It wasn't a solo show, no. She was not alone. With her were the people she met in England, the family she came from, many others but most sweetly, the Mohegan chief Mahomet Weyonomon who has a rock memorial in the green grass at Southwark Cathedral.

With her were all of us, witnessing, being transformed through the passion of her struggling with the question "where do we belong" and while there are never any easy answers and endings, I'm finding the courage to decide to make mine, "everywhere".

Tuesday, June 04, 2019

Pathways Through the Festival 3: Belonging

NO WOMAN'S LAND
The themes of ORIGINS come together in the idea of Belonging. Madeline Sayet’s WHERE WE BELONG (Rich Mix 14-16 June, Shakespeare’s Globe 17 June) offers an Indigenous perspective on Brexit Britain, exploring both the causes and the consequences of the 2016 referendum through the eyes of someone whose culture was colonised by ours.
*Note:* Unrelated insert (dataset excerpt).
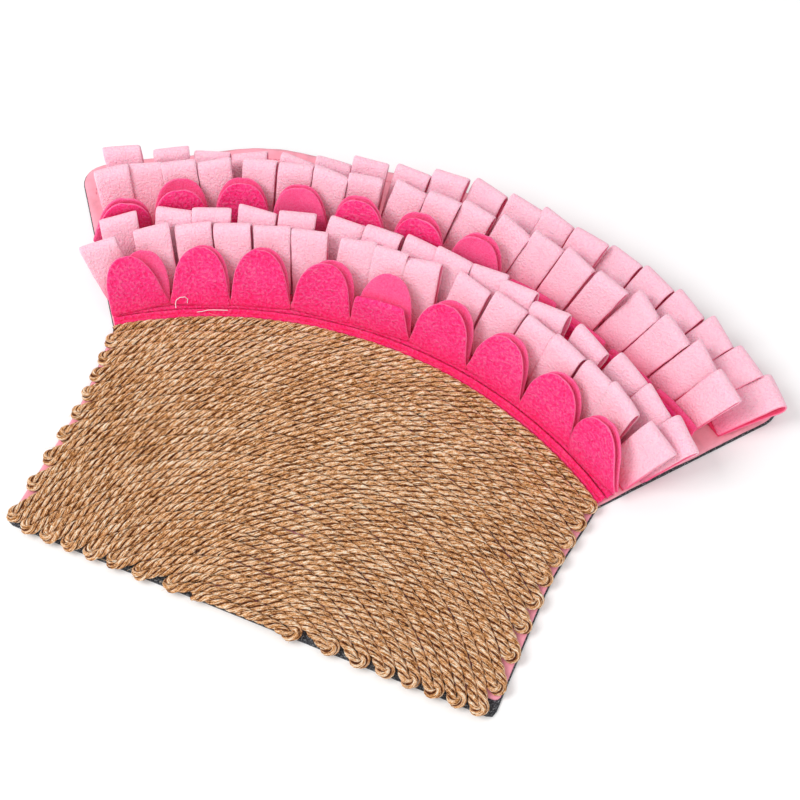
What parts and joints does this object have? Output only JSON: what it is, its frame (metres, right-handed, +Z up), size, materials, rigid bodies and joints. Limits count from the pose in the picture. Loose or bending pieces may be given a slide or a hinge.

A CASUAL RECONSTRUCTION (Rich Mix 14-16 June) probes ideas around identity, culture and cultural ownership to offer new ways in which diverse & minority communities might stake a claim to belonging. Similar themes appear in the photographic self-portraits of Meryl McMaster, who is both First Nations and Scottish.  Meryl’s work is part of SUBSTRATA (Baldwin Gallery 4-18 June).  In NO WOMAN’S LAND (The Place 14-15 June), Naulaq LeDrew and Avâtara Ayuso confront the challenge of belonging to an Arctic that is being destroyed by people who seem to think the planet “belongs” to them, and not the other way round.

At the climax of the Festival, WESTWAY SOLSTICE (Maxilla Gardens 21-23 June) will engage with one of London’s most diverse communities, working with Anishinaabe choreographer-in-residence Brian Solomon//ELECTRIC MOOSE to respond to the ground we stand on, the people who live on it, and the lives that live with us.  Belonging, at the deepest level.

Monday, June 03, 2019

Pathways Through the Festival 2: Participation

A CASUAL RECONSTRUCTION
For our 10th anniversary Festival, we have expanded the remit of ORIGINS beyond performance and dialogue, into fully participatory events.  From early May, contemporary First Nations choreographer brian solomon//ELECTRIC MOOSE has been working with the community in North Kensington to create a site-specific dance performance called WESTWAY SOLSTICE (Maxilla Gardens 21-23 June).  Using a large and very diverse cast of local people, Brian’s work draws off his Anishanaabe cultural heritage to generate an intense relationship to land, environment and the body.

At the start of the Festival, Indigenous Australian artist Marree Clarke will be leading a KOPI WORKSHOP (Rich Mix 11-12 June), where you can experience the traditional mourning practices of her people. It’s an extraordinary privilege to work with an Indigenous artist on such an intimate and intense aspect of her culture.  Marree will guide participants through an emotional and spiritual journey, focusing their emotions into the creation of their personal clay cap of mourning.

Moe Clark (no relation!) is a Métis artist from Québec, whose practice ranges from the traditional drum to contemporary electronic music.  As well as performing at THE ORIGINS CONCERT (Rich Mix 13 June), Moe will be the host of KIYOKEWIN (Rich Mix 15 June).  Drawing off the traditional gathering and storytelling events practiced by her Elders (and hidden under the kitchen table because they were banned), KIYOKEWIN uses contemporary technology to bring Elders into a living exchange with Festival-goers in a calm and open space.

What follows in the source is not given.